Une quinzaine d’employés partagent leur temps entre la réalisation des projets de R&D de l’entreprise et la réalisation des mandats de services, puisqu’il n’y a pas de personnel affecté exclusivement aux activités de R&D. « Quand on implique des gens dans des projets de R&D, c’est parce qu’il n’existe pas de solutions qui pourraient être appliquées directement chez le client, explique Claude Vigeant. C’est soit pour établir des nouveaux principes, soit pour approfondir ce qui a déjà été fait, en intégrant des nouveaux éléments à ce qui existe déjà. »

Parallèlement aux activités de R&D, certains des employés de l’entreprise collaborent aux activités de R&D du Centre d’excellence et d’innovation en gestion des identités et des accès (CEIGIA). Mis sur pied en 2008, en collaboration avec l’École Polytechnique de Montréal, le CEIGIA a pour mandat de favoriser le développement des technologies et des méthodologies en gestion des identités et des accès et le transfert des connaissances entre les secteurs universitaire et industriel. Le Centre est ouvert à toute forme de collaboration avec les entreprises du secteur qui peuvent fournir technologies et expertise et les autres institutions universitaires et de recherche.

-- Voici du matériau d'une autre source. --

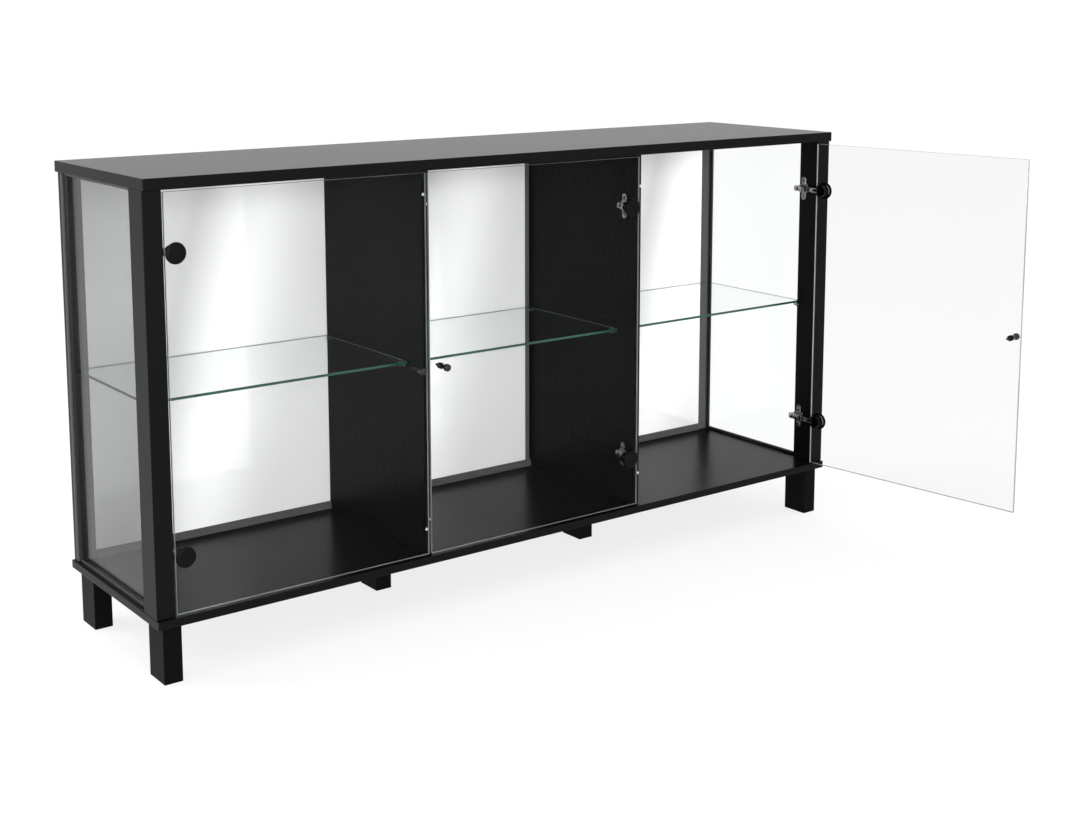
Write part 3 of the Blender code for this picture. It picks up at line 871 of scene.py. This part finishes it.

Outre OKIOK, Sun Microsystèmes et Siemens font partie des partenaires industriels du Centre, dont les premiers projets de R&D et activités d’information et de formation offertes aux organisations du Québec devraient débuter fin 2008-début 2009. Situé dans les locaux de l’École Polytechnique, le CEIGIA est sous la direction de José Fernandès, professeur adjoint au Département de génie informatique et génie logiciel de l’établissement universitaire.


Solutions Abilis

Fondée en 1996, Solutions Abilis se spécialise en développement de systèmes distribués n-tiers et de solutions transactionnelles sécurisées. L’entreprise, qui emploie 125 personnes, fournit aussi des services d’intégration de technologies. Plus de la moitié de son chiffre d’affaires est réalisé à l’extérieur du Québec. Composée de grandes entreprises, sa clientèle comprend notamment Bombardier, Bell Canada et Air Canada.

Solutions Abilis investit annuellement une proportion variant entre 5 % et 10 % de ses ventes en R&D. Localisée dans son Centre d’innovation de Montréal, l’équipe de R&D de l’entreprise compte une dizaine de personnes, dont le mandat est de réaliser des projets clé en main pour le compte de ses clients ou pour les besoins internes de l’entreprise.

Abilis a, par exemple, développé un système qui permet de mesurer l’audience sur publicité mobile, dans le but de comparer l’audience d’un système de publicités sur véhicules versus un système de publicité fixe traditionnel. L’entreprise a aussi créé un système de point de vente portatif à écran tactile et intégrant un lecteur de cartes de crédit et de codes à barres et une carte de communication pour les compagnies aériennes qui permet aux agents de bord de vendre des condiments à bord et d’envoyer les données de ventes au sol pour faciliter la gestion des stocks et déterminer les prix et les produits qu’il faut mettre dans les prochains vols.

Alain Beaulieu est adjoint au rédacteur en chef au magazine Direction informatique.